Çocukların isçi olarak çalıştırılmasına dayalı birçok yasa ve kanun bulunmaktadır. Lakin, bu konu üzerinde yoğun görüş farklılıkları mevcuttur. Kendi görüşlerime ve kendi ilkelerime göre çocuk isçi çalıştıran iş yerlerine yatırım uygulanması gereklidir. Ayriyeten, başka görüşlere göz attığım vakit kendi görüşümün diğerlerininkinden daha savunulabilir olduğunun farkına varmış bulunmaktayım. Bu şekilde düşünmemin nedenleri gelecek paragraflarda açıkça bir şekilde ifade edilmiştir.
İlk olarak anayasanın bu konu üzerine gerekliliklerinden bahsetmek gereklidir. Anayasamızın 50. Maddesinde “Kimse yaşına, cinsiyetine ve gücüne uymayan işlerde çalıştırılamaz. Küçükler ve kadınlar ile bedeni ve ruhi yetersizliği olanlar çalışma şartları bakımından özel olarak korunurlar” ibaresi yer almaktadır. Bu ibareden yola çıkarak, isçi çocuk çalıştıran iş yerlerin
in anayasanın önemli bir maddesini ihlal ettiğini söylemek gayet adildir. Ayrıca, 5326 sayılı Kabahatler Kanunu’nun 32. Maddesi gereğince, çocuk isçi çalıştıran is yerlerinin sahibi veya sahiplerinden, çalıştırılan çocukların ailelerinden, haberi olup yine de bu suçu bildirmemiş olan kişilerin her birinden her bir çocuk için 219,00 TL idari para cezası uygulanması gereklidir. Şahsen aklıma takılan bir sorun para cezasının bu tip yasakları ihlal eden kişiler için yeterince caydırıcı olup olmadığıdır. Birçok büyük şirketin çocuk işçi çalıştırdığı bilinmektedir, ancak neredeyse hepsi işine sorunsuz bir şekilde devam etmektedir; bu demektir ki cezalar daha da caydırıcı bir seviyeye çıkarılmalıdır.
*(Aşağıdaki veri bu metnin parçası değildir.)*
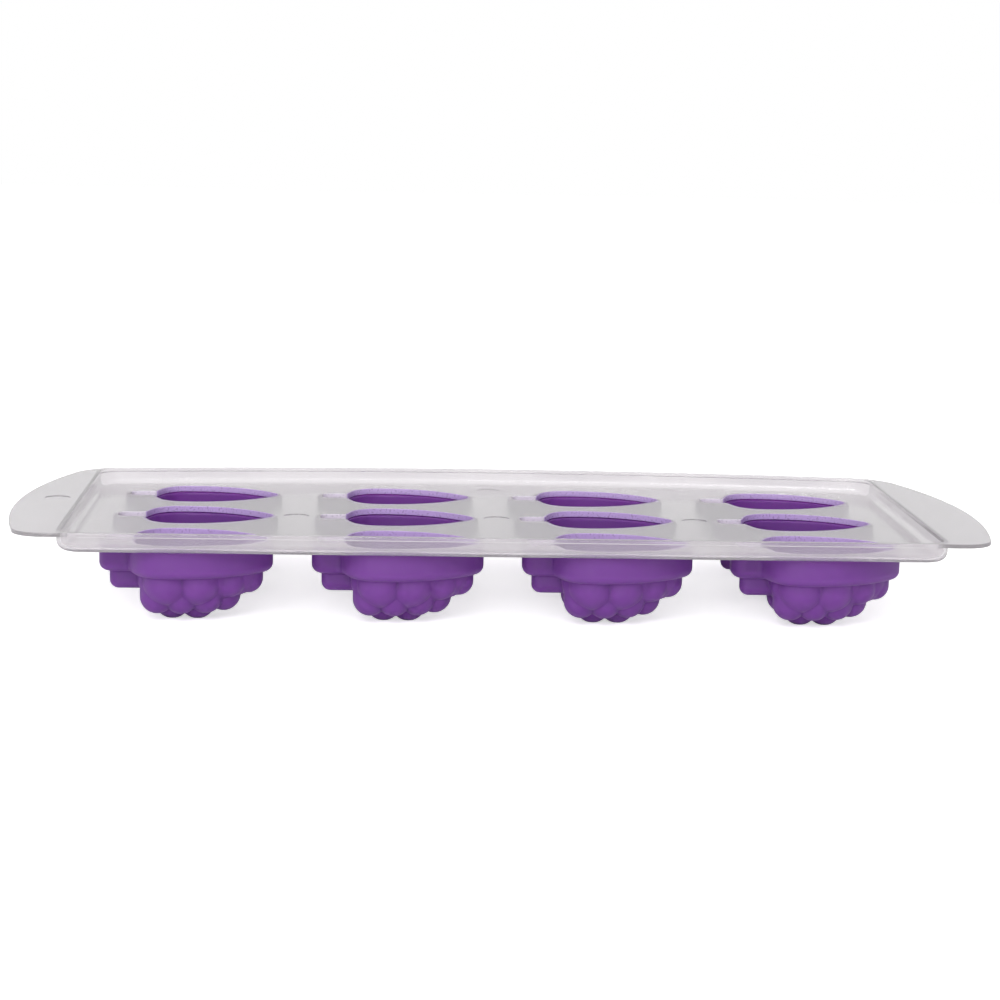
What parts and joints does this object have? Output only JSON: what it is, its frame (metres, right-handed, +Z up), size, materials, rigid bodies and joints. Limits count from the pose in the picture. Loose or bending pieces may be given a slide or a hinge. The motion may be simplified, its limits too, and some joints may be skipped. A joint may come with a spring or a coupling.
{
  "type": "ice cube mould",
  "caption": "Shallow rigid frosted plastic tray with grip tabs at both ends, carrying rows of soft berry-shaped cups that hang from slotted openings in its floor.",
  "frame": {"origin": "on the surface the cups stand on, under the centre of the tray's bounding box", "axes": "+X along the tray, from the blunt stem ends of the cups towards their tips; +Y from the straight front edge towards the bowed back edge; +Z up"},
  "size_m": [0.284, 0.13, 0.0276],
  "materials": {
    "tray_plastic": "frosted translucent natural plastic, satin",
    "cup_rubber": "soft purple rubber, satin"
  },
  "bodies": {
    "root": {"tray": "tray_plastic", "cup_front_1": "cup_rubber", "cup_front_2": "cup_rubber", "cup_front_3": "cup_rubber", "cup_front_4": "cup_rubber", "cup_middle_1": "cup_rubber", "cup_middle_2": "cup_rubber", "cup_middle_3": "cup_rubber", "cup_middle_4": "cup_rubber", "cup_back_1": "cup_rubber", "cup_back_2": "cup_rubber", "cup_back_3": "cup_rubber", "cup_back_4": "cup_rubber"}
  },
  "joints": []
}
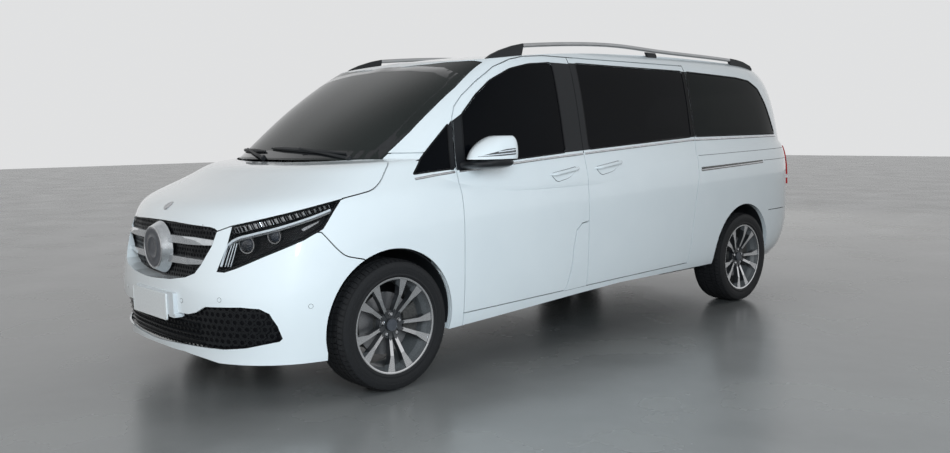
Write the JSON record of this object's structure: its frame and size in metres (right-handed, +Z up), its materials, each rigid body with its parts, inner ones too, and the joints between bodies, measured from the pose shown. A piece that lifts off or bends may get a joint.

Türkiye’de çocuk isçilerin yaklaşık %31’i tarım, %28’i sanayi ve %41’i hizmet sektöründe çalışmaktadır. Ne yazık ki çocuk isçilerinin çalışabileceği en acımasız alanların başında tarım ve sanayi gelmektedir. Oranlar bu kadar büyük olduğuna göre şu ana kadar konulmuş olan herhangi bir yasa ve bildiri iş sahiplerini işledikleri suçtan caydırmaya yetmemektedir.
Konu ile alakalı olan ve bahsetme gerekliliği bulunan bir başka sorun çocuk isçilerinin ölüm oranıdır. 2013 ile 2021 yılları arasında, her yıl ilk 5 ay boyunca sayılan ölüm sayısı incelendiği zaman toplam 513 çocuğun çalışırken hayatını kaybettiği hesaplanmıştır. Bu ölümlerin yaş dağılımına bakıldığına göre 14 yaş altı ölümlerin 15-17 yaş arası ölümlerin yarısı kadar olduğu görülmektedir. Hesaplanan sayılara ilaveten, her yıl ölüm sayısında artış bulunduğu da belirtilmelidir.
Çocuk isçilerin ölüm sayısındaki bir artış yaşandığı göz önünde bulundurulduğunda şu an yürürlükte olan yasaların bir ise yaramadığı yorumuna ulaşabiliriz. Bunun nedeni yasaların göz ardı edilmesi ve bu suçların başındaki yetkililerin isini düzgün yapmayarak faillere gerekli cezaları vermemesidir. Çocukların kendi yaşıtları ile okula gitmesi ve eğlenmesi gerekli iken acımasız iş yerleri tarafından alı koyulması insan haklarının ihlalidir.
Eğer yasalar iş yerlerinin korkmasına ve suçlarından caydırılmasına sebebiyet veremiyor ise cezaların boyutu daha da üst seviyelere çıkarılmalıdır. Bahsettiğim üst seviye insan aklinin bile hayal edemeyeceği acımasızlığı içermelidir. Aksi taktirde suçlu olan iş sahiplerinin yaptıkları suçtan caydırılması imkânsızdır.